#### [OBJECTIVE]
Tally the lines containing "joints" and report the number alone.

★ ★ ★

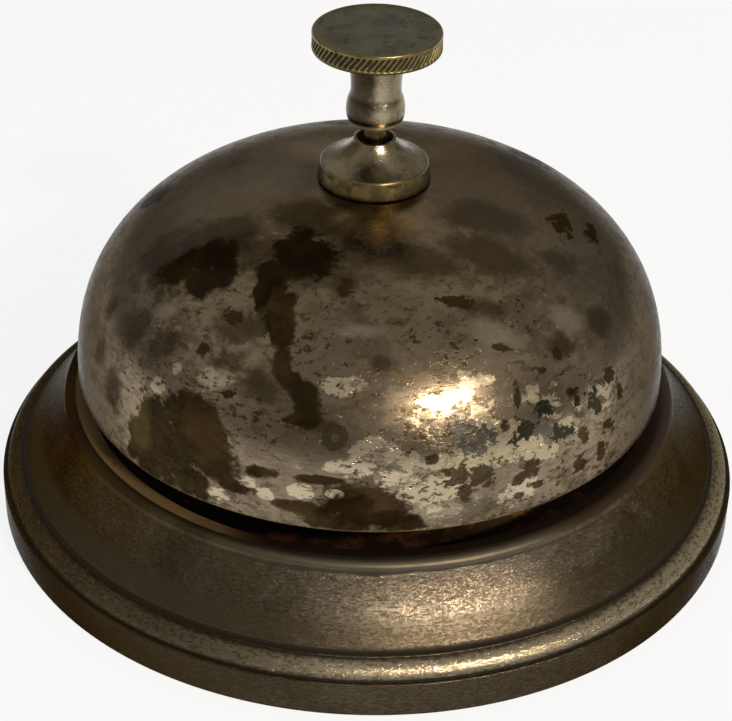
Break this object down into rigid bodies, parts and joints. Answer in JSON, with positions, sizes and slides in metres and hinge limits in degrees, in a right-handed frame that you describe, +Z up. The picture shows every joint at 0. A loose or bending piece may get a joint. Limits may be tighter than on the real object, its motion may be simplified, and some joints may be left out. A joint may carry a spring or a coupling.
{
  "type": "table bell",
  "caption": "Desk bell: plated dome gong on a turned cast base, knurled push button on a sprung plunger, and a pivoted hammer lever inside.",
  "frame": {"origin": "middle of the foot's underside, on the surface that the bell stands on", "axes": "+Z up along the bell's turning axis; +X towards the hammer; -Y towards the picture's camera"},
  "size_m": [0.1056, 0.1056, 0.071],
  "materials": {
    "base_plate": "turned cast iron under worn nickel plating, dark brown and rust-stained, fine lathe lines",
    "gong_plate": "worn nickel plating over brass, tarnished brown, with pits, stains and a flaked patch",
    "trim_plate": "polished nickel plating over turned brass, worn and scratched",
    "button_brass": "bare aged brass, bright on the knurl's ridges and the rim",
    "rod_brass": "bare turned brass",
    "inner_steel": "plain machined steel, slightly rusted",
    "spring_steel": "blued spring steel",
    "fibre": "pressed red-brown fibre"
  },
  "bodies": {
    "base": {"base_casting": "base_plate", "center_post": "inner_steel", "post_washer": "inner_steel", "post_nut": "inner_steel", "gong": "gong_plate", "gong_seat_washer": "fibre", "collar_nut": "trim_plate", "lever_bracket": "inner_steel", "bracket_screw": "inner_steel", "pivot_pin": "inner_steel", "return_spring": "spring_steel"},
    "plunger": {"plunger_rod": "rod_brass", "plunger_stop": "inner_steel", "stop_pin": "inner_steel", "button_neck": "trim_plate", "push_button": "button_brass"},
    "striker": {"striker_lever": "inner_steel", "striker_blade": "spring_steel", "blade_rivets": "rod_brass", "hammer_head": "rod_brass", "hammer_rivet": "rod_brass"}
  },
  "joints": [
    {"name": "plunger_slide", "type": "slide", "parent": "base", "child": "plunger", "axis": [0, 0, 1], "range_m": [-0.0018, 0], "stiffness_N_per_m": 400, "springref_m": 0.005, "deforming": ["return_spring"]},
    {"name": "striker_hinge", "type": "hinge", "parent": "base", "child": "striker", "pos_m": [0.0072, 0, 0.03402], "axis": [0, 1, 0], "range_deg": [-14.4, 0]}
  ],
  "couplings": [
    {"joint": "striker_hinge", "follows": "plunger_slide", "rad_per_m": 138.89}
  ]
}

★ ★ ★

#### [RESULT]
2